LESSON XVIII.

UNCONNECTED FACTS.

In 1030, Peter, bishop of Girona, in Spain, came to Rome, and begged leave of the pope (John XIX.) to wear the pall twelve days in the year, promising to redeem thirty slaves then in captivity among the Saracens, provided his holiness granted him this request. It was readily granted. See Bower, vol. v. p. 153.

Shortly after the 30th October, 1051, Pope Leo IX., having visited Vercelli and Augsburg, returned to Rome, and held a council soon after Easter, in which he excommunicated Gregory, bishop of Vercelli, for committing adultery with a widow betrothed to his uncle. The bishop was absent when this sentence was given, but he flew to Rome as soon as he heard of it; and upon his promising to perform the penance that his holiness imposed upon him, he was absolved from the excommunication, and restored to the functions of his office. On that occasion the canons issued by other councils against the incontinence of the clergy were confirmed, and “some new ones were added, and, in order to check more effectually the scandalous irregularity of the Roman clergy in particular, it was decreed, at the request of the pope, that all women who should for the future prostitute themselves to the priests within the walls of Rome should be condemned to serve as slaves in the Lateran palace.” See Herman, ad an. 1051; also Bower, idem, p. 183.

By one of Constantine’s laws, they who ravished virgins or stole them, even with their consent, against the will of their parents, (with the view to make slaves of them or not,) were burned alive. Cod. Theodos. 1. ix. tit. 29, leg. 1. The severity of this law was somewhat mitigated by Constantius, but he still made it a capital offence. Ibid. leg. 2. It was upon this law, Pope Hadrian II. applied to the emperor for redress against Eleutherius, who had carried off his daughter Stephania by force, and married her, although she was betrothed to another.

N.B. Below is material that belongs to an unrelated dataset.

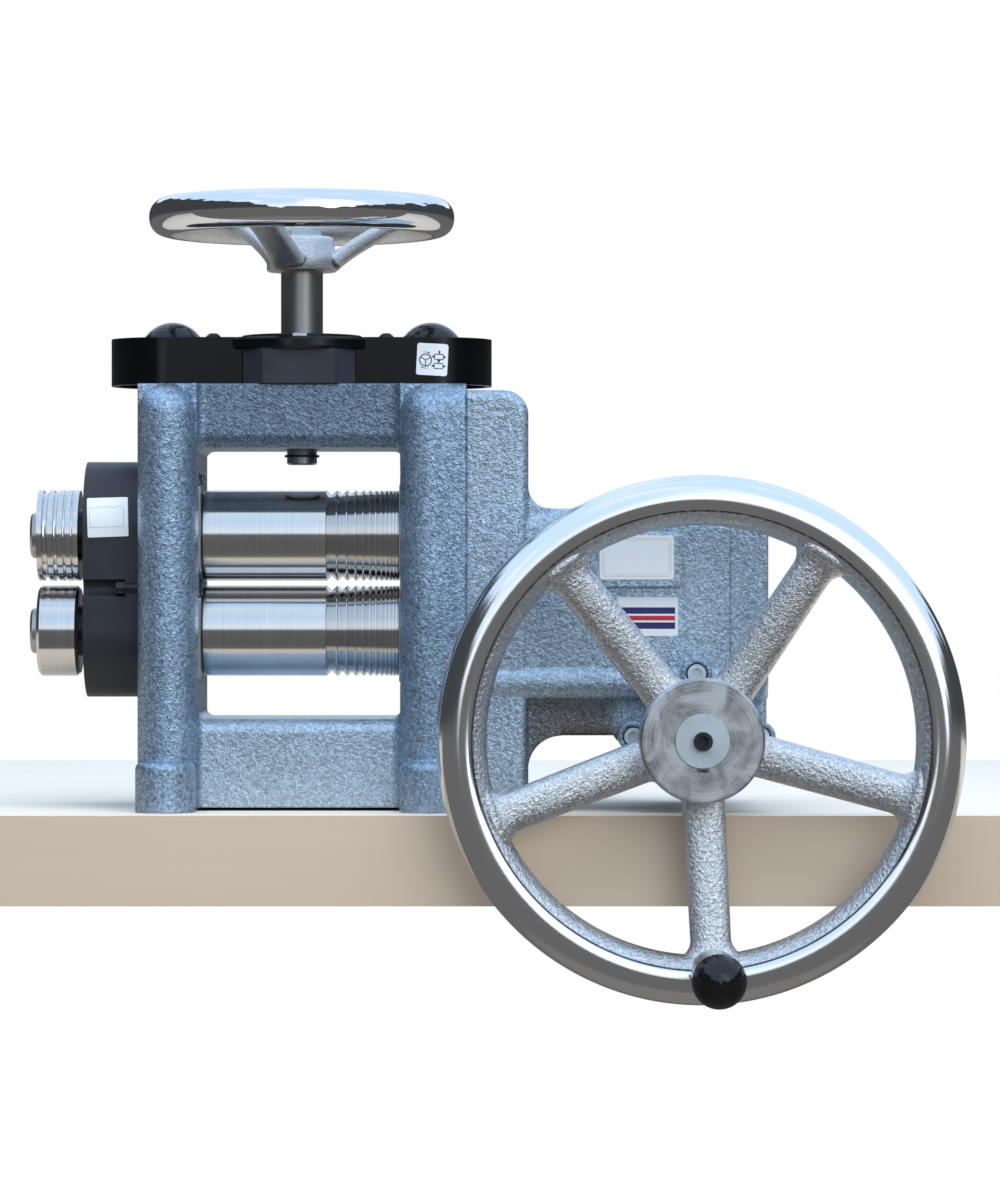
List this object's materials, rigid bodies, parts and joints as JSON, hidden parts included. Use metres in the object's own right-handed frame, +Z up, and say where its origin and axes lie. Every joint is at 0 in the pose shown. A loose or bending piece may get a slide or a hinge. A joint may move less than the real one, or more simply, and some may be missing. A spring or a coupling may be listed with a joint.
{
  "type": "jewellers rolling mill",
  "caption": "Bench rolling mill for sheet and wire: geared rolls in a cast frame, a top wheel sets the gap, a crank wheel drives them through a worm gearbox.",
  "frame": {"origin": "centre of the four base bolt holes, on the plane of the feet", "axes": "+X along the rolls towards the gearbox, +Y away from the crank wheel towards the back, +Z up"},
  "size_m": [0.6077, 0.3777, 0.5236],
  "materials": {
    "hammer_paint": "hammered metallic paint",
    "roll_steel": "ground and polished",
    "machined_steel": "turned",
    "dark_steel": "black oxide",
    "zinc_steel": "zinc plated",
    "wheel_casting": "silver painted casting with polished rim",
    "chrome_rim": "mirror polished",
    "satin_black": "satin moulded",
    "gloss_black": "polished",
    "bronze": "machined bronze"
  },
  "bodies": {
    "frame": {"main_frame": "hammer_paint", "gearbox_case": "hammer_paint", "gearbox_end_cover": "hammer_paint", "front_bearing_cap": "hammer_paint", "rear_bearing_cap": "hammer_paint", "lower_chock_left": "machined_steel", "lower_chock_right": "machined_steel", "lower_bushes": "bronze", "pressure_nuts": "bronze", "lift_springs": "dark_steel", "screw_caps": "gloss_black", "pinion_cover": "satin_black", "pinion_cover_screws": "dark_steel", "top_cover": "satin_black", "top_cover_screws": "dark_steel", "shaft_bush": "bronze", "end_cover_screws": "dark_steel", "gearbox_screws": "dark_steel", "bearing_cap_screws": "zinc_steel", "worm_bearings": "machined_steel", "output_bearings": "machined_steel"},
    "lower_roll": {"lower_roll": "roll_steel", "lower_pinion": "machined_steel", "lower_pinion_key": "machined_steel", "lower_extension_roll": "roll_steel", "lower_extension_collar": "dark_steel", "lower_end_cap": "machined_steel", "drive_coupling": "dark_steel", "output_shaft": "machined_steel", "worm_wheel": "bronze", "worm_wheel_key": "machined_steel"},
    "crank_wheel": {"worm_shaft": "machined_steel", "crank_handwheel": "wheel_casting", "crank_wheel_key": "machined_steel", "crank_washer": "zinc_steel", "crank_screw": "dark_steel", "handle_spindle": "zinc_steel"},
    "crank_grip": {"grip_sleeve": "roll_steel", "grip_cap": "satin_black"},
    "adjust_wheel": {"adjust_shaft": "machined_steel", "centre_gear": "machined_steel", "centre_gear_key": "machined_steel", "shaft_circlip": "dark_steel", "adjust_handwheel": "chrome_rim", "adjust_wheel_nut": "zinc_steel", "thrust_washer": "machined_steel"},
    "upper_carriage": {"upper_chock_left": "machined_steel", "upper_chock_right": "machined_steel", "upper_bushes": "bronze", "thrust_pads": "machined_steel"},
    "upper_roll": {"upper_roll": "roll_steel", "upper_pinion": "machined_steel", "upper_pinion_key": "machined_steel", "upper_extension_roll": "roll_steel", "upper_extension_collar": "dark_steel", "upper_end_cap": "machined_steel"},
    "screw_left": {"pressure_screw_left": "machined_steel", "screw_gear_left": "machined_steel"},
    "screw_right": {"pressure_screw_right": "machined_steel", "screw_gear_right": "machined_steel"}
  },
  "joints": [
    {"name": "lower_roll_spin", "type": "hinge", "parent": "frame", "child": "lower_roll", "pos_m": [0, 0, 0.1175], "axis": [1, 0, 0], "continuous": true},
    {"name": "crank_wheel_spin", "type": "hinge", "parent": "frame", "child": "crank_wheel", "pos_m": [0.2595, 0, 0.0495], "axis": [0, 1, 0], "continuous": true},
    {"name": "crank_grip_spin", "type": "hinge", "parent": "crank_wheel", "child": "crank_grip", "pos_m": [0.26633, -0.22, -0.09534], "axis": [0, 1, 0], "continuous": true},
    {"name": "adjust_turn", "type": "hinge", "parent": "frame", "child": "adjust_wheel", "pos_m": [0, 0, 0.3], "axis": [0, 0, 1], "range_deg": [-353, 353]},
    {"name": "carriage_slide", "type": "slide", "parent": "frame", "child": "upper_carriage", "axis": [0, 0, 1], "range_m": [-0.003, 0.003], "deforming": ["lift_springs"]},
    {"name": "upper_roll_spin", "type": "hinge", "parent": "upper_carriage", "child": "upper_roll", "pos_m": [0, 0, 0.1809], "axis": [1, 0, 0], "continuous": true},
    {"name": "screw_left_turn", "type": "hinge", "parent": "upper_carriage", "child": "screw_left", "pos_m": [-0.086, 0, 0.25], "axis": [0, 0, 1], "range_deg": [-541, 541]},
    {"name": "screw_right_turn", "type": "hinge", "parent": "upper_carriage", "child": "screw_right", "pos_m": [0.086, 0, 0.25], "axis": [0, 0, 1], "range_deg": [-541, 541]}
  ],
  "couplings": [
    {"joint": "crank_wheel_spin", "follows": "lower_roll_spin", "ratio": -50},
    {"joint": "upper_roll_spin", "follows": "lower_roll_spin", "ratio": -1},
    {"joint": "carriage_slide", "follows": "adjust_turn", "m_per_rad": 0.00048683},
    {"joint": "screw_left_turn", "follows": "adjust_turn", "ratio": -1.5294},
    {"joint": "screw_right_turn", "follows": "adjust_turn", "ratio": -1.5294}
  ]
}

See Bower, idem, p. 11. We have a remarkable letter, written by Gregory VII., in January, 1080, in answer to one he had received from Vratislaus, duke of Bohemia, desiring leave to have Divine service performed in the Sclavonian tongue, that is, in the language of the country. That letter the pope answered in the following words:

“As you desire us to allow Divine service to be performed among you in the Sclavonian tongue, know that by no means can I grant your request, it being manifest to all, who will but reflect, that it has pleased the Almighty that the Scripture should be withheld from some, and not understood by all, lest it should fall into contempt, or lead the unlearned into error. And it must not be alleged that all were allowed, in the primitive times, to read the Scriptures, it being well known that in those early times the church connived at many things, which the holy fathers disapproved and corrected when the Christian religion was firmly established. He cannot therefore grant, but absolutely forbid, by the authority of Almighty God and his blessed apostle Peter, what you ask, and command you to oppose to the utmost of your power all who require it.” Greg. l. vii. ep. ii.; also Bower, idem, p. 279.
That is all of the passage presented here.